I felt scared and vulnerable every time I played it.
And still, I played it a lot. I was more frightened
not to play it than to play it. I knew kids would make fun of me if I didn’t play. Some of those kids would
have been children who also didn’t really want to play. I didn't think to say, "No thanks. I don't like Red Rover. I don't want to
play."I'd just clench my jaw and tense my shoulders
and arms and with feigned gusto, holler with the others, "Red Rover, Red Rover...." relief or terror filled as the
"invited" child either chose or did not choose my arms' links.I still clench my jaw and tense my shoulders. I still feel stress. I can't help it. I'm sitting here right now with a sore neck and shoulders;
clenched jaw.... and this:
I am learning I am just not wired--never have
been-- to tolerate bullying. I am just not wired to tolerate injustice. There is much of both. Now, though, unlike during my childhood "Red Rover" playing days, I am
more likely to face things I don't like and say, "No thanks. I don't want to play."
It's not easy not to play. Saying "No
thanks. I don't want to play" to my former principal, for instance, when he bullied and coerced me into fraudulently
submitting documents, was a difficult thing to do. Saying "No thanks, I don't
want to play" to my district and my union when they, together, wanted to silence me about
their culpability in keeping a known abusive man in his position was also a difficult thing to do.

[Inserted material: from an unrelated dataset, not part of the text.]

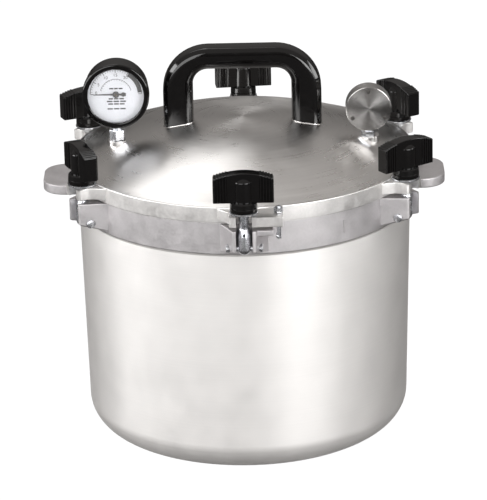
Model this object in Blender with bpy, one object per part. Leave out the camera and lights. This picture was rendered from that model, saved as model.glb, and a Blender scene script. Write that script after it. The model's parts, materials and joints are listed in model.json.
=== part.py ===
"""A pressure canner: a heavy cast pot, a domed cover, and six swing clamps that pull the cover
down metal to metal. The cover carries a top handle, a dial gauge, a vent pipe with its regulator
weight, an overpressure plug and a locating hook, and a rack for the jars stands inside the pot.

Run it with blender --background --python part.py, or from Blender's text editor.
Lengths are in metres, +Z is up, and the origin is the centre of the pot's flat base.
The front of the canner faces -Y. Azimuths are in degrees from +X, anticlockwise from above.
"""

import math

import bmesh
import bpy
from mathutils import Matrix, Vector

# ---- Clearances -------------------------------------------------------------------------------
GAP = 0.0003           # between faces that touch on the real canner
RUNNING_GAP = 0.00025  # between a shaft and the hole it turns in
WELD = 1e-6            # points closer than this are one point
OVERLAP = 0.004        # how far shapes that are one casting run into each other

# ---- Pot --------------------------------------------------------------------------------------
POT_HEIGHT = 0.2575        # base to rim
POT_OUTER_RADIUS = 0.1605  # just under the rim band
POT_DRAFT = 0.0042         # how much smaller the radius is at the base
POT_WALL = 0.005
POT_FLOOR = 0.006
POT_CORNER_RADIUS = 0.029  # outside, between base and side
POT_INNER_CORNER_RADIUS = 0.019
BAND_HEIGHT = 0.0311       # the thicker band under the rim
BAND_PROUD = 0.0023        # how far it stands out of the side
SEAT_DEPTH = 0.0065        # the bevelled metal seat in the mouth
SEAT_WIDTH = 0.0045

SIDE_HANDLE_REACH = 0.0310  # from the band outwards
SIDE_HANDLE_WIDTH = 0.067
SIDE_HANDLE_THICKNESS = 0.0096
SIDE_HANDLE_DROP = 0.0051   # from the rim down to its top face
SIDE_HANDLE_CORNER = 0.022
SIDE_HANDLE_DRAFT = 0.0020  # its edge leans in towards its underside

# ---- Clamps -----------------------------------------------------------------------------------
BOLT_STANDOFF = 0.0136     # from the band out to the bolts' axes
LUG_OUTREACH = 0.0100      # cover lug, from the bolt's axis to its tip
LUG_THICKNESS = 0.0112
LUG_TIP_HALF_WIDTH = 0.0136
LUG_ROOT_HALF_WIDTH = 0.0270
LUG_SLOT_HALF_WIDTH = 0.0074
LUG_DROP = 0.0012          # from the flange's top down to the seats of the washers
POT_LUG_OUTREACH = 0.0090
POT_LUG_DROP = 0.0006      # from the rim down to its top
POT_LUG_TIP_HALF_WIDTH = 0.0117
POT_LUG_ROOT_HALF_WIDTH = 0.0250
POT_LUG_SLOPE = 0.31       # its underside climbs outwards
POT_SLOT_HALF_WIDTH = 0.0077
PIN_DROP = 0.0202          # from the rim down to the hinge pin's axis
PIN_RADIUS = 0.003
PIN_SEAT = 0.0145          # from the bolt's axis sideways to the pocket of the pin's head
PIN_HEAD_RADIUS = 0.0040
PIN_HEAD_HEIGHT = 0.0026
EYE_RADIUS = 0.0063        # the bolt's plain lower end, around the hinge pin
THREAD_RADIUS = 0.00475
THREAD_LENGTH_BELOW_NUT = 0.0182
THREAD_RUNOUT = 0.0068     # the cone between thread and plain end
BOLT_IN_NUT = 0.022        # how far the bolt reaches into its nut
WASHER_RADIUS = 0.0134
WASHER_THICKNESS = 0.0017
SPOT_FACE_MARGIN = 0.0012  # around the washer
NUT_COLLAR_RADIUS = 0.0128
NUT_COLLAR_HEIGHT = 0.0095
NUT_HUB_RADIUS = 0.0100
NUT_HEIGHT = 0.0385
WING_HALF_SPAN = 0.0281
WING_HALF_THICKNESS = 0.0068
WING_END_DROP = 0.0055     # the wings' ends lie this much lower than the crown
INSERT_RADIUS = 0.0072
INSERT_LENGTH = 0.019
# name, azimuth of the clamp, and the direction in which its wing nut came to rest
CLAMPS = (
    ("front", -90.0, 0.0),
    ("front_right", -30.0, 36.0),
    ("rear_right", 30.0, -58.0),
    ("rear", 90.0, 6.0),
    ("rear_left", 150.0, 23.0),
    ("front_left", 210.0, -68.0),
)

# ---- Cover ------------------------------------------------------------------------------------
SEAT_GAP = 0.0005          # straight up, between the bevelled seats of pot and cover
FLANGE_HEIGHT = 0.0155
FLANGE_PROUD = 0.0032      # beyond the pot's band
DOME_LEDGE = 0.0030        # from the flange's edge in to the foot of the dome
DOME_RISE = 0.0355         # from the flange's top to the crown
DOME_WALL = 0.005
SPIGOT_DEPTH = 0.011       # how far the cover reaches into the pot
SPIGOT_WALL = 0.007
FITTING_INSET = 0.0455     # from the flange's edge in to the gauge and the vent
FITTING_FORWARD = 0.015    # both stand this far in front of the middle

# ---- Locating hook, on the long ear of the front lug ------------------------------------------
EAR_LENGTH = 0.0360        # from the bolt's axis, sideways
LEDGE_LENGTH = 0.0270      # the pot's ledge under that ear
LEDGE_THICKNESS = 0.0055
LEDGE_INSET = 0.0030       # its edge stands this far behind the pot lug's tip
HOOK_OFFSET = 0.0322       # sideways from the bolt's axis
HOOK_INSET = 0.001         # towards the pot from the bolt circle
HOOK_WIRE_RADIUS = 0.0020
HOOK_BEND_RADIUS = 0.0027
HOOK_DROP = 0.0172         # below the ear
HOOK_NUT_RADIUS = 0.0046
HOOK_NUT_HEIGHT = 0.0046

# ---- Top handle -------------------------------------------------------------------------------
HANDLE_SIDE_GAP = 0.0125   # between the handle and the gauge's bezel
HANDLE_HEIGHT = 0.0778     # over the outer edges of its legs
HANDLE_LEG_WIDTH = 0.0287
HANDLE_BAR_HEIGHT = 0.022
HANDLE_DEPTH = 0.027
HANDLE_INNER_CORNER_RADIUS = 0.015
HANDLE_EDGE_RADIUS = 0.0065
HANDLE_BOSS_RISE = 0.0006  # how far its pads stand above the dome at both sides of a leg
HANDLE_BOSS_FLARE = 1.30
HANDLE_SCREW_RADIUS = 0.003
HANDLE_SCREW_HEAD_RADIUS = 0.006
HANDLE_SCREW_HEAD_HEIGHT = 0.0035
HANDLE_SCREW_REACH = 0.022  # into the leg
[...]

There is now a voice in my head asking, "Just
who do you think you are, Kim? Where do you get off talking about such an important thing as injustice when,
really, you have lived without much of that?
RED
ROVER!? That's the best you got?!
Who made you a voice of the downtrodden and the unjustly treated?
Just go to work, for Pete's sake! Shut up already! Didn't the district take care
of you--get you away from that guy-- and put you in a good school?You should be grateful."
“Red Rover, Red Rover, let Kim come over.”
Like the opposing Red Rover line, that inner voice is joined by voices outside myself.
My husband's voice sometimes holds “Red Rover voice hands” with my voice. His sometimes worried
voice says things like, "You are putting this family at risk. Just go to work, for Pete's sake!"
“Red Rover, Red Rover, let Kim come over.”
My inner voice's and my husband's
"voice hands" are joined by family's and friends' and colleagues' "voice hands." Those voices
say this; "Watch out, Kim. They are looking to get you. They will take you down.
Just go to work, for Pete's sake! Shut up already!"
“Red Rover, Red Rover, let Kim come over.” An influential friend’s—influential by anyone's standards—perplexed voice has joined
the others. He doesn’t understand, I think, why I “haven’t moved on.” Although
his voice, in general, is one of courage in standing up to injustice, he too, I believe, sees the danger for me in speaking
up. His voice seems to be saying, “Stay safe, Kim....stay safe.”
His protective “voice hand,” though, has joined hands with
my husband’s, my district’s,family's, friends', and my own “inner voice hands.” None
of those voices is particularly encouraging in helping me address the injustice of a bullying abusive man and the system that
allows men and women like him to lead our schools. All of them together—my inner voice included--in fact,
have me almost saying along with them:
“Kim! Just go to work, for Pete's sake! Shut up already! Didn't the district take care of you--get
you away from that guy-- and put you in a good school?
You should be grateful."
Those linked “voice
hands” seem, at times, to be calling for me “to come over.”
“Come over, Red Rover, come over here. You know you will never break
through! Our links are strong! It's better and safer for you to play our game of lying and cheating and manipulation,”
some of the voices cry.”
“Come over,
Kim, and be safe. You do not have to lie and cheat and manipulate. You just need to be quiet about others lying
and cheating and manipulating," plead other voices: voices that do not know that they are linked to the lying and cheating
and manipulating voices; for to stay quiet is to lie. “Red Rover, Red Rover..... I'm not coming over.
I don’t want to play Red Rover. It hurts my arms. It scares me when big and powerful
kids run straight at me. I don’t like it.Let’s play a different game.”